The main thing that we need to do here is show that $$\int_{{ - \infty }}^{\infty }{{f\left( x \right)\,dx}} = 1$$ .

\begin{align*}\int_{{ - \infty }}^{\infty }{{f\left( x \right)\,dx}} & = \int_{2}^{{18}}{{\frac{3}{{37760}}{x^2}\left( {20 - x} \right)\,dx}}\\ & = \frac{3}{{37760}}\int_{2}^{{18}}{{20{x^2} - {x^3}\,dx}} = \left. {\frac{3}{{37760}}\left( {\frac{{20}}{3}{x^3} - \frac{1}{4}{x^4}} \right)} \right|_2^{18} = 1\end{align*}

The integral is one and so this is in fact a probability density function.

b Find $$P\left( {X \le 7} \right)$$. Show Solution

First note that because of our limits on $$x$$ for which the function is not zero this is equivalent to $$P\left( {2 \le X \le 7} \right)$$. Here is the work for this problem.

$P\left( {X \le 7} \right) = P\left( {2 \le X \le 7} \right) = \int_{2}^{7}{{\frac{3}{{37760}}{x^2}\left( {20 - x} \right)\,dx}} = \left. {\frac{3}{{37760}}\left( {\frac{{20}}{3}{x^3} - \frac{1}{4}{x^4}} \right)} \right|_2^7 = \require{bbox} \bbox[2pt,border:1px solid black]{{0.130065}}$

Note that we made use of the fact that we’ve already done the indefinite integral itself in the first part. All we needed to do was change limits from that part to match the limits for this part.

c Find $$P\left( {X \ge 7} \right)$$. Show Solution

First note that because of our limits on $$x$$ for which the function is not zero this is equivalent to $$P\left( {7 \le X \le 18} \right)$$. Here is the work for this problem.

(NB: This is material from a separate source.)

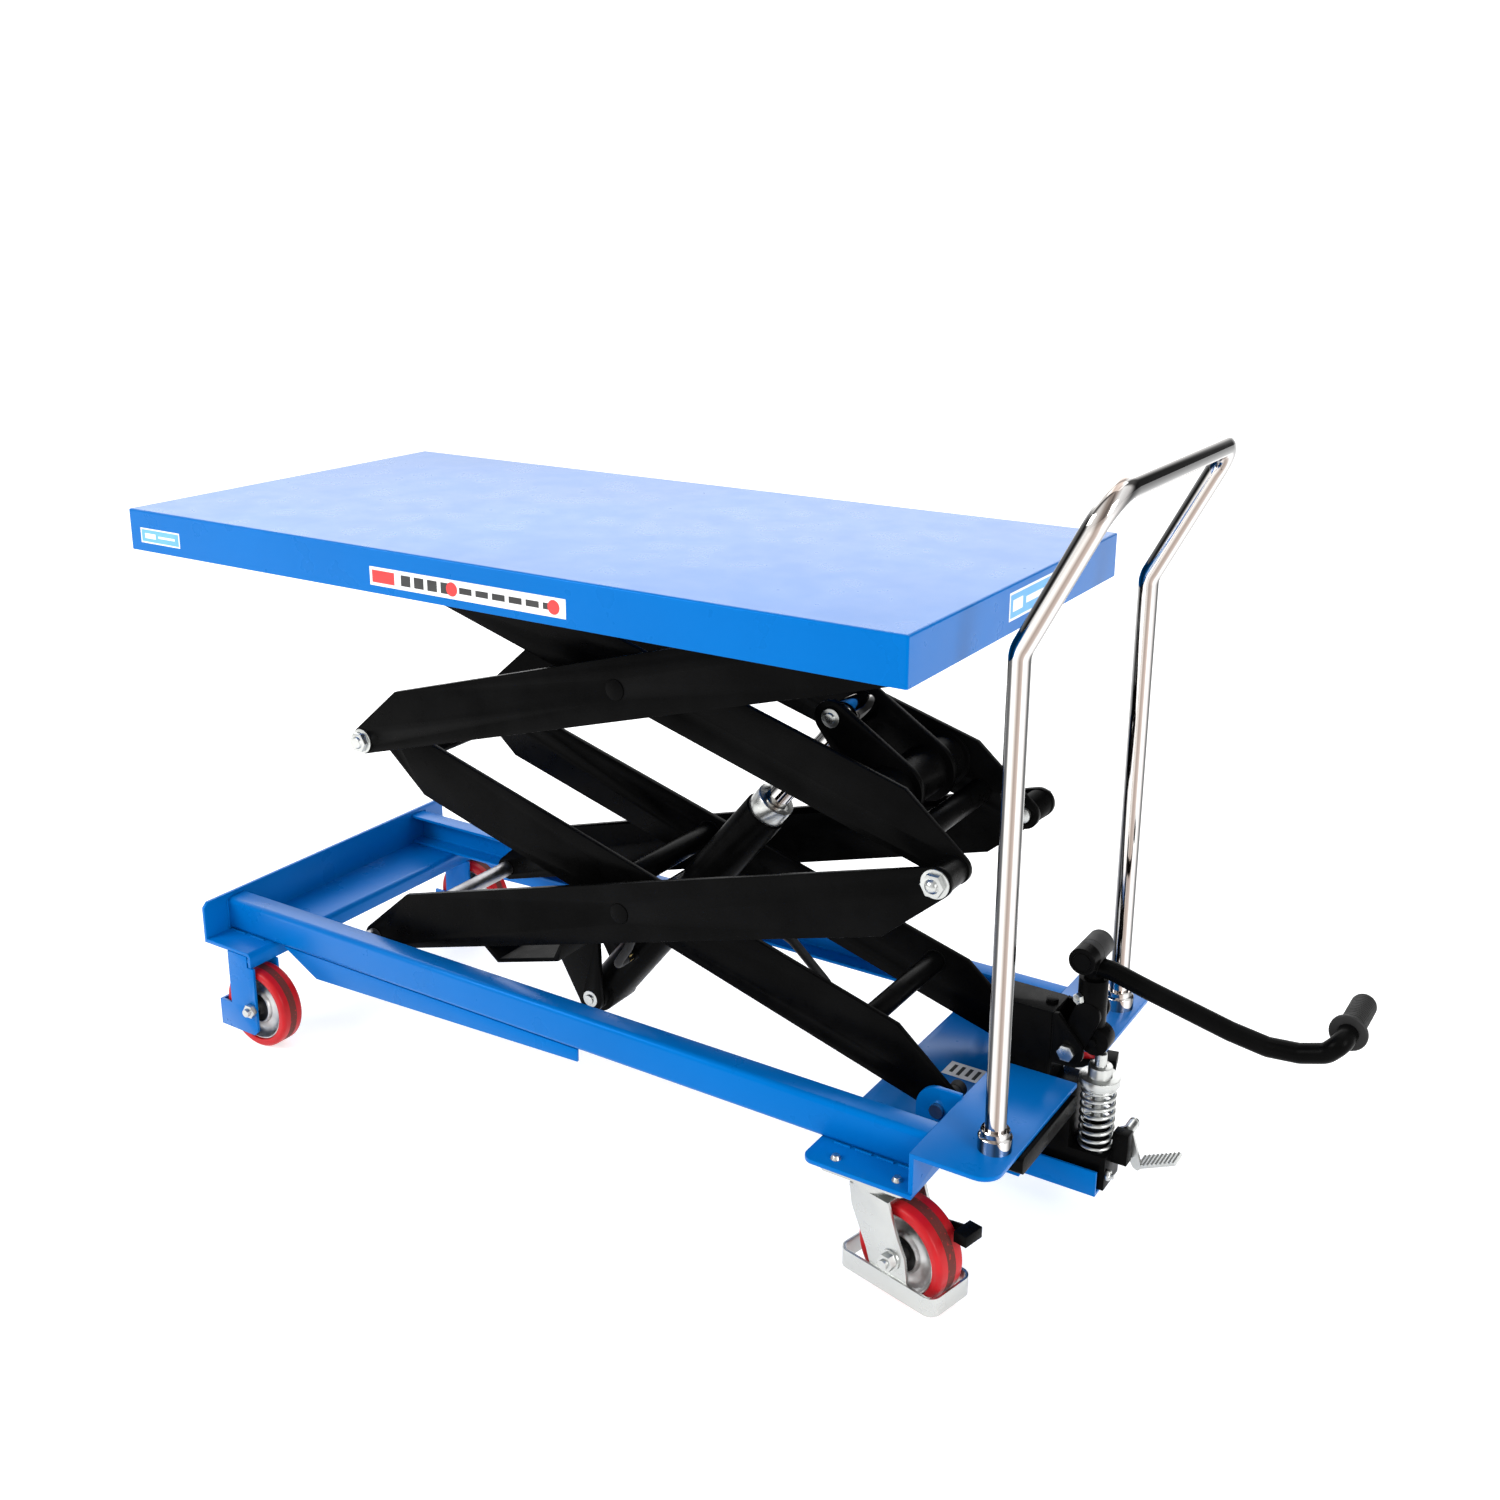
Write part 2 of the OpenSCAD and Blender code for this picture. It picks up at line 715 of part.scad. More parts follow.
// Plates between the rear chassis plate and the caster heads, with their swivel kingpins.
module caster_top_plates() {
    color("#c3c6ca") placed() both_sides() {
        translate([caster_plate_centre[0], caster_plate_centre[1], low_plate_bottom - 6])
            linear_extrude(6) round_rect(-caster_plate_size / 2, caster_plate_size / 2, 8);
        translate([swivel[0], swivel[1], caster_head_z + 2]) cylinder(d = 20, h = low_plate_bottom - 6 - caster_head_z - 2);
    }
}

module chassis_bolts() {
    head_h = 5;
    head_d = 14;
    bolt_y = [195, 247];
    outer_y = front_bracket_y[1] + front_bracket_sheet;
    ear_y = pump_half_w + 7;
    color("#c9ccd0") placed() both_sides() {
        for (i = [-1, 1], y = bolt_y)
            translate([
                caster_plate_centre[0] + i * caster_bolt_spacing / 2, y,
                y < rail_y ? low_plate_top + rail_sheet : low_plate_top
            ]) cylinder(d1 = head_d, d2 = head_d - 5, h = head_h);
        at(front_axle) {
            bar_y(front_axle_d, front_bracket_y[0] - 8, outer_y + 14);
            translate([0, outer_y, 0]) rotate([-90, 0, 0]) cylinder(d = 22, h = 8, $fn = 6);
            translate([0, front_bracket_y[0] - 8, 0]) rotate([-90, 0, 0]) cylinder(d = 22, h = 8, $fn = 6);
        }
    }
    color("#c9ccd0") placed() translate([0, pump_y, 0]) at(lever_pivot) {
        bar_y(lever_pivot_d, -pump_half_w, pump_half_w);
        for (y = [-ear_y, pump_half_w]) translate([0, y, 0]) rotate([-90, 0, 0]) cylinder(d = 22, h = 7, $fn = 6);
    }
}

module under_plate_bar() {
    bar_z = [high_plate_top - plate_sheet - 22, high_plate_top - plate_sheet];
    color("#1c1c1e") placed() plate_yz(700, 22) round_rect([-195, bar_z[0]], [-30, bar_z[1]], 6);
}

module push_handle() {
    legs = [
        [handle_x, -handle_y, high_plate_top], [handle_x, -handle_y, handle_bend],
        [handle_top_x, -handle_y, handle_top], [handle_top_x, handle_y, handle_top],
        [handle_x, handle_y, handle_bend], [handle_x, handle_y, high_plate_top]
    ];
    color("#d8dadd") placed() sweep(rounded(legs, [35, 50, 50, 35], 7), handle_d, 24);
}

module handle_collars() {
    collar_h = 26;
    color("#d8dadd") placed() both_sides() translate([handle_x, handle_y, high_plate_top]) difference() {
        cylinder(d = 40, h = collar_h);
        translate([0, 0, -cut]) cylinder(d = handle_d + fit, h = collar_h + 2 * cut);
    }
}

// ---- Wheels ----

// A wheel about the Y axis, centred on y = 0: the tread, or the core with its axle hole.
module tread(w) {
    rotate([90, 0, 0]) rotate_extrude() difference() {
        round_rect([wheel_d / 2 - 16, -w / 2], [wheel_d / 2, w / 2], 5);
        translate([0, -w / 2 - cut]) square([wheel_d / 2 - 12, w + 2 * cut]);
    }
}

module core(w, axle_d) {
    difference() {
        union() {
            bar_y(wheel_d - 24, -w / 2 + 5, w / 2 - 5);
            bar_y(44, -w / 2 + 1, w / 2 - 1);
        }
        for (s = [0, 1]) mirror([0, s, 0]) difference() {
            bar_y(wheel_d - 38, w / 2 - 10, w / 2 + cut);
            bar_y(44, w / 2 - 10, w / 2 + cut);
        }
        bar_y(axle_d + fit, -w, w);
    }
}

module front_wheel_place(right) placed() on_side(right) translate([0, front_wheel_y, 0]) at(front_axle) children();

module front_tyre(right) color("#b3261e") front_wheel_place(right) tread(front_wheel_w);

module front_hub(right) color("#b9bcc0") front_wheel_place(right) core(front_wheel_w, front_axle_d);

// Caster frame: origin on the swivel axis at floor level, +X towards the axle.
module caster_place(right) {
    placed() on_side(right) translate([swivel[0], swivel[1], 0]) rotate([0, 0, caster_yaw]) children();
}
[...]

$P\left( {X \ge 7} \right) = P\left( {7 \le X \le 18} \right) = \int_{7}^{{18}}{{\frac{3}{{37760}}{x^2}\left( {20 - x} \right)\,dx}} = \left. {\frac{3}{{37760}}\left( {\frac{{20}}{3}{x^3} - \frac{1}{4}{x^4}} \right)} \right|_7^{18} = \require{bbox} \bbox[2pt,border:1px solid black]{{0.869935}}$

Note that we made use of the fact that we’ve already done the indefinite integral itself in the first part. All we needed to do was change limits from that part to match the limits for this part.

d Find $$P\left( {3 \le X \le 14} \right)$$. Show Solution

Not much to do here other than compute the integral.

$P\left( {3 \le X \le 14} \right) = \int_{3}^{{14}}{{\frac{3}{{37760}}{x^2}\left( {20 - x} \right)\,dx}} = \left. {\frac{3}{{37760}}\left( {\frac{{20}}{3}{x^3} - \frac{1}{4}{x^4}} \right)} \right|_3^{14} = \require{bbox} \bbox[2pt,border:1px solid black]{{0.677668}}$

Note that we made use of the fact that we’ve already done the indefinite integral itself in the first part. All we needed to do was change limits from that part to match the limits for this part.

e Determine the mean value of $$X$$. Show Solution

For this part all we need to do is compute the following integral.

\begin{align*}\mu & = \int_{{ - \infty }}^{\infty }{{x\,f\left( x \right)\,dx}} = \int_{2}^{{18}}{{x\left[ {\frac{3}{{37760}}{x^2}\left( {20 - x} \right)} \right]\,dx}}\\ & = \frac{3}{{37760}}\int_{2}^{{18}}{{20{x^3} - {x^4}\,dx}} = \left. {\frac{3}{{37760}}\left( {5{x^4} - \frac{1}{5}{x^5}} \right)} \right|_2^{18} = 11.6705\end{align*}

The mean value of $$X$$ is then 11.6705.